Pasca reformasi, ditemukan realita bahwa banyak generasi muda yang jangankan memahami makna Pancasila, menghapal sila-sila Pancasila pun kesulitan, karena Pancasila terasing bahkan diasingkan dari kehidupan masyarakat. Pancasila sebagai ideologi bangsa perlu diperkenalkan, diketahui, dipahami, dan diamalkan dalam kehidupan sehari-hari.
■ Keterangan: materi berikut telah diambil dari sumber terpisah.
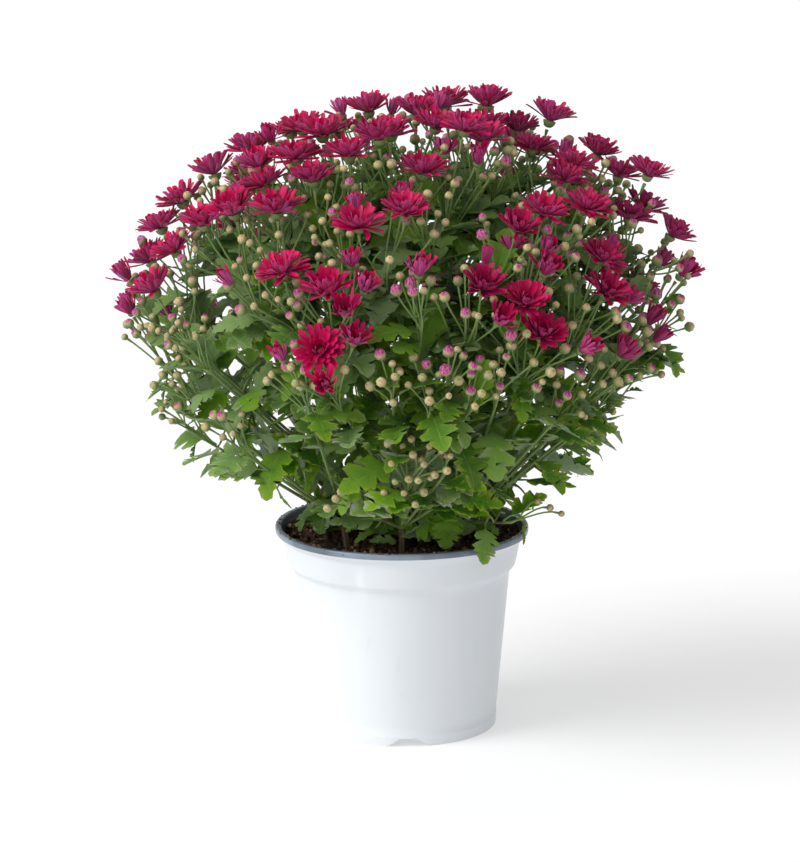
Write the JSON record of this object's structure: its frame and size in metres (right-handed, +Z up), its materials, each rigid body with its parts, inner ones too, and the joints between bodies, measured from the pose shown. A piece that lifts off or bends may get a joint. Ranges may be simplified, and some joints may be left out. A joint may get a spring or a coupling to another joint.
{
  "type": "potted chrysanthemum",
  "caption": "Bushy flowering chrysanthemum with crimson double blooms, buds and lobed leaves, in a round white plastic nursery pot with a rolled rim, filled with soil.",
  "frame": {"origin": "middle of the pot's foot ring, on the surface that the pot stands on", "axes": "+Z up along the pot's axis, -Y towards the viewer of the picture, +X to that viewer's right"},
  "size_m": [0.4343, 0.4131, 0.4716],
  "materials": {
    "pot": "satin moulded plastic, white",
    "soil": "moist crumbly potting soil, dark brown",
    "foliage": "matte leaves and stems, mid green",
    "petals": "velvety petals, crimson with magenta backs"
  },
  "bodies": {
    "root": {"pot": "pot", "soil": "soil", "leafy_shoot_00": "foliage", "leafy_shoot_01": "foliage", "leafy_shoot_02": "foliage", "leafy_shoot_03": "foliage", "leafy_shoot_04": "foliage", "leafy_shoot_05": "foliage", "leafy_shoot_06": "foliage", "leafy_shoot_07": "foliage", "leafy_shoot_08": "foliage", "leafy_shoot_09": "foliage", "leafy_shoot_10": "foliage", "leafy_shoot_11": "foliage", "leafy_shoot_12": "foliage", "leafy_shoot_13": "foliage", "bloom_00": "petals", "bloom_01": "petals", "bloom_02": "petals", "bloom_03": "petals", "bloom_04": "petals", "bloom_05": "petals", "bloom_06": "petals", "bloom_07": "petals", "bloom_08": "petals", "bloom_09": "petals", "bloom_10": "petals", "bloom_11": "petals", "bloom_12": "petals", "bloom_13": "petals", "bloom_14": "petals", "bloom_15": "petals", "bloom_16": "petals", "bloom_17": "petals", "bloom_18": "petals", "bloom_19": "petals", "bloom_20": "petals", "bloom_21": "petals", "bloom_22": "petals", "bloom_23": "petals", "bloom_24": "petals", "bloom_25": "petals", "bloom_26": "petals", "bloom_27": "petals", "bloom_28": "petals", "bloom_29": "petals", "bloom_30": "petals", "bloom_31": "petals", "bloom_32": "petals", "bloom_33": "petals", "bloom_34": "petals", "bloom_35": "petals", "bloom_36": "petals", "bloom_37": "petals", "bloom_38": "petals", "bloom_39": "petals", "bloom_40": "petals", "bloom_41": "petals", "bloom_42": "petals"}
  },
  "joints": []
}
Seiring dengan revolusi mental yang dijalankan oleh presiden Joko Widodo, ide penguatan Pancasila kembali dimunculkan. Bahkan dibentuk Unit Kerja Pembinaan Ideologi Pancasila (UKP-PIP) bertepatan dengan peringatan hari lahir Pancasila, 1 Juni 2017. Walaupun demikian, jangan sampai pembinaan Pancasila hanya dijadikan sebagai jargon-jargon dan diekspresikan dalam kegiatan-kegiatan seremonial. Tetapi, harus mampu dicerminkan dalam kehidupan sehari-hari, dan utamanya perlu keteladanan pemimpin. Inilah yang saat ini sulit ditemukan. Generasi muda kehilangan figur teladan sehingga mereka lebih bangga terhadap tokoh-tokoh asing daripada pemimpin bangsa sendiri.

Jika zaman dulu generasi pemuda menjadi pahlawan pejuang kemerdekaan, generasi muda khususnya mahasiswa zaman sekarang tentunya bisa menjadi pahlawan-pahlawan pembangunan melalui pendidikan dan pengalaman yang ia dapatkan. Disaat bahaya disintegrasi bangsa mengancam, para mahasiswa harus menjadi agen-agen yang mengkampanyekan semangat toleransi, semangat perdamaian, semangat persatuan dan kesatuan bangsa.

Bahaya disintegrasi bangsa saat tidak dapat dianggap enteng. Mahasiswa harus memiliki kepedulian terhadap kondisi bangsa yang memiliki tantangan semakin kompleks. Mahasiswa jangan tinggal diam. Harus memiliki daya kritis dan kepedulian. Mampu menawarkan alternatif solusi dari permasalahan bangsa. Mahasiswa harus menjadi pelopor dan lokomotif pembangunan bangsa melalui peningkatan pengetahuan dan prestasi generasi muda.